In-Reply-To: <15736.5577.157228.229200@12-248-11-90.client.attbi.com>
Message-ID: <LNBBLJKPBEHFEDALKOLCGEHCBCAB.tim.one@comcast.net>

[Tim]
> OTOH, my Data/ subtree currently has more than 35,000 files slobbering
> over 134 million bytes -- even if I had a place to put that much stuff,
> I'm not sure my ISP would let me email it in one msg <wink>.

[Skip]
> Do you have a dialup or something more modern <wink>?

Much more modern:  a cable modem with a small upload rate cap.  There's a
reason the less modern uncapped @Home went out of business <wink>.

> 134MB of messages zipped would probably compress pretty well - under 50MB
> I'd guess with all the similarity in the headers and such.  You could zip
> each of the 10 sets individually and upload them somewhere.

I suppose this could finish over the course of an afternoon.  Now where's
"somewhere"?  I expect we'll eventually collect several datasets;
SourceForge isn't a good place for it (they expect projects to distribute
relatively small code files, and complain if even those get big).

> ...
> How about random sampling lots of public mailing lists via gmane or
> something similar, manually cleaning it (distributing that load over a
> number of people) and then relying on your clever code and your
> rebalancing script to help further cleanse it?
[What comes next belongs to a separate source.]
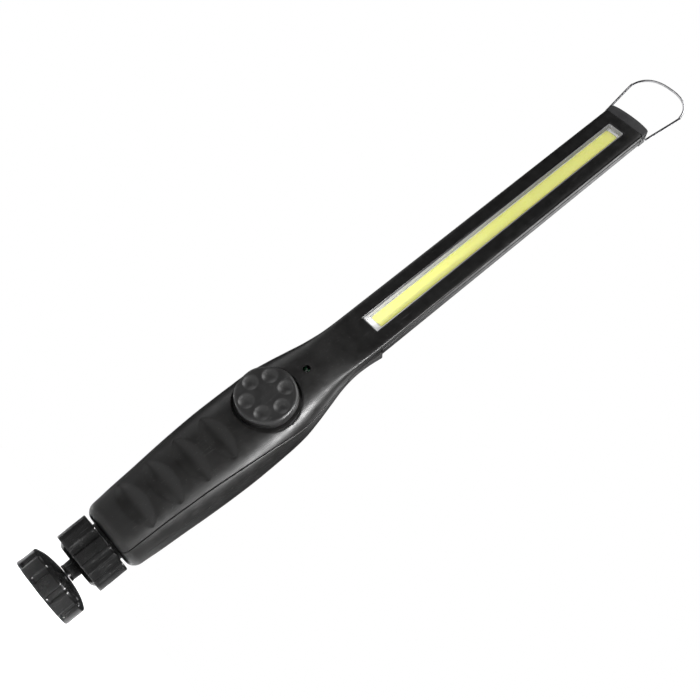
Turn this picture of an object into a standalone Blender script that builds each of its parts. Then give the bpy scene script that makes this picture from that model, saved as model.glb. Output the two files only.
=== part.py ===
"""Cordless strip work light: a slim COB-LED head on a finger-grooved handle.

The lamp stands on +Z. Its lit face looks toward -Y and +X is on the right of someone facing it.
The origin is the centre of the flat face of the magnet in its foot. Lengths are in metres.
"""

import math

import bmesh
import bpy
from mathutils import Matrix, Vector

MM = 0.001
CLEAR = 0.3 * MM  # between neighbouring pieces
WALL = 1.8 * MM

# Foot, magnet and stem, from the ground up
FOOT_RADIUS = 17.1 * MM
FOOT_RIM_HEIGHT = 9.3 * MM
FOOT_HEIGHT = 12.4 * MM
FOOT_LOBES = 10
FOOT_SCALLOP = 0.7 * MM
MAGNET_RADIUS = 14.0 * MM
MAGNET_THICKNESS = 3.0 * MM
PLATE_THICKNESS = 1.2 * MM
PLATE_TOP = MAGNET_THICKNESS + CLEAR + PLATE_THICKNESS
FOOT_SCREW_RADIUS = 1.25 * MM
FOOT_SCREW_HEAD = 2.6 * MM
SCREW_HEAD_TOP = PLATE_TOP + CLEAR + 1.8 * MM
STEM_RADIUS = 4.2 * MM
STEM_WAIST_RADIUS = 2.9 * MM
STEM_PIN_RADIUS = 2.0 * MM
STEM_PIN_RISE = 2.6 * MM  # above the ball's centre

# Ball, its seat and the threaded socket that holds them
BALL_RADIUS = 6.3 * MM
BALL_HEIGHT = 25.0 * MM
SEAT_RISE = 2.6 * MM  # where the seat starts to hold the ball
SOCKET_BORE = BALL_RADIUS + 1.1 * MM
SOCKET_RADIUS = SOCKET_BORE + 2.2 * MM
SOCKET_HOLE = SOCKET_RADIUS + CLEAR
FLANGE_THICKNESS = 2.0 * MM
FLANGE_WIDTH = 1.3 * MM

# Collar nut, screwed onto the socket
NUT_RADIUS = 15.1 * MM
NUT_LOBES = 10
NUT_SCALLOP = 1.4 * MM
NUT_BOTTOM = 19.0 * MM
NUT_TOP = 33.4 * MM
NUT_LIP_RADIUS = BALL_RADIUS - 1.0 * MM
NUT_FLARE_RADIUS = 9.0 * MM
NUT_HUB_RADIUS = 12.8 * MM
NUT_HUB_DROP = 1.4 * MM  # below the lobes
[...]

What then are we training the classifier to do?  Graham's scoring scheme is
based on an assumption that the ham-vs-spam task is *easy*, and half of that
is due to that the ham has a lot in common.  It was an experiment to apply
his scheme to all the comp.lang.python traffic, which is a lot broader than
he had in mind (c.l.py has long had a generous definition of "on topic"
<wink>).  I don't expect good things to come of making it ever broader,
*unless* your goal is to investigate just how broad it can be made before it
breaks down.

> The "problem" with the ham is it tends to be much more tied to one person
> (not just intimate, but unique) than the spam.

Which is "a feature" from Graham's POV:  the more clues, the better this
"smoking guns only" approach should work.
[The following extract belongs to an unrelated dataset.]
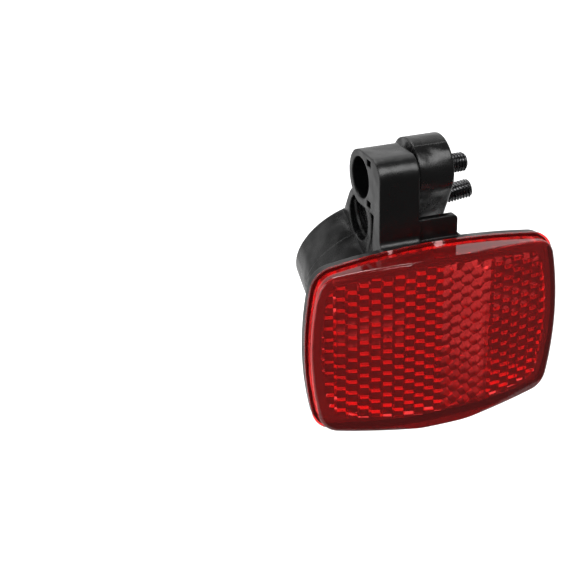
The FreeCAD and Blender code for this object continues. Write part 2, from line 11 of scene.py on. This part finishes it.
import bmesh
import bpy
from mathutils import Matrix, Vector


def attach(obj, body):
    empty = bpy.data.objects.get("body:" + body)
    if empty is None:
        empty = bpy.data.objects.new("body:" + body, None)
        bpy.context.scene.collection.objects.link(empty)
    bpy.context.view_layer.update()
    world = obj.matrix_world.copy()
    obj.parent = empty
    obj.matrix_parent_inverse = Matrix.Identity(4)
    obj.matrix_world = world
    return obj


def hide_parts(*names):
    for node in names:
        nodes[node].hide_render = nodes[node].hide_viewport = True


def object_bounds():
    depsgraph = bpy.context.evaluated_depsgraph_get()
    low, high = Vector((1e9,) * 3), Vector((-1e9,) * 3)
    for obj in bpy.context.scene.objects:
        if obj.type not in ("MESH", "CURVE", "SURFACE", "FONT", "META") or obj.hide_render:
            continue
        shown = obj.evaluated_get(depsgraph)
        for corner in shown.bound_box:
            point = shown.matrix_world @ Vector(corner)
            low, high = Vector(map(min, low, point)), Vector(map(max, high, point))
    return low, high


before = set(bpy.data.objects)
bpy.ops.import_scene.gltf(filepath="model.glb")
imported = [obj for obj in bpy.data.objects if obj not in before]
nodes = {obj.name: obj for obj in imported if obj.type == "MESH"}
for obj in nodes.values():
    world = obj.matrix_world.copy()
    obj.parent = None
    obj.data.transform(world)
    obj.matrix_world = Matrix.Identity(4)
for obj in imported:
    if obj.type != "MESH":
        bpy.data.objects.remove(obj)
cad_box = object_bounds()
MM = 0.001
print("nodes:", sorted(nodes))

# %% [markdown]
# ## Camera
# The place of the camera was solved from the photograph: edges of the lens, the stem
# and the ring were matched with their places on the part. It could also be turned by
# hand until the view looks right, but with a solved camera every edge can be compared.
# It looks down by about 26 degrees and from the left by about 19, through a long lens.

# %% Camera
YAW, PITCH, ROLL = (math.radians(angle) for angle in (-19.19, 25.60, -1.61))
DISTANCE, ACROSS, UP = 330.4, 36.62, -10.53
LENS_CENTRE = Vector((2.4, -32.635, -3.274))
FOCAL_LENGTH, SENSOR_WIDTH = 81, 36


def in_scene(name, data):
    """A new object that is part of the scene."""
    made = bpy.data.objects.new(name, data)
    bpy.context.scene.collection.objects.link(made)
    return made


towards_eye = Vector((
    math.sin(YAW) * math.cos(PITCH), -math.cos(YAW) * math.cos(PITCH), math.sin(PITCH)))
level_right = Vector((math.cos(YAW), math.sin(YAW), 0))
level_up = towards_eye.cross(level_right)
picture_right = level_right * math.cos(ROLL) + level_up * math.sin(ROLL)
picture_up = level_up * math.cos(ROLL) - level_right * math.sin(ROLL)
eye = LENS_CENTRE + towards_eye * DISTANCE - picture_right * ACROSS - picture_up * UP

camera_data = bpy.data.cameras.new("photo_camera")
camera_data.sensor_width = SENSOR_WIDTH
camera_data.lens = FOCAL_LENGTH
camera_data.clip_start = 10 * MM
camera = in_scene("photo_camera", camera_data)
turn = Matrix((picture_right, picture_up, towards_eye)).transposed()
camera.matrix_world = Matrix.Translation(eye * MM) @ turn.to_4x4()
bpy.context.scene.camera = camera
print("camera at", [round(value, 1) for value in eye], "mm")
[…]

> I save all incoming email for ten days (gzipped mbox format) before it
rolls
> over and disappears.  At any one time I think I have about 8,000-10,000
> messages.  Most of it isn't terribly personal (which I would cull before
> passing along anyway) and much of it is machine-generated, so would be of
> marginal use.  Finally, it's all ham-n-spam mixed together.  Do we call
> that an omelette or a Denny's Grand Slam?

Unless you're volunteering to clean it, tag it, package it, and distribute
it, I'd call it irrelevant <wink>.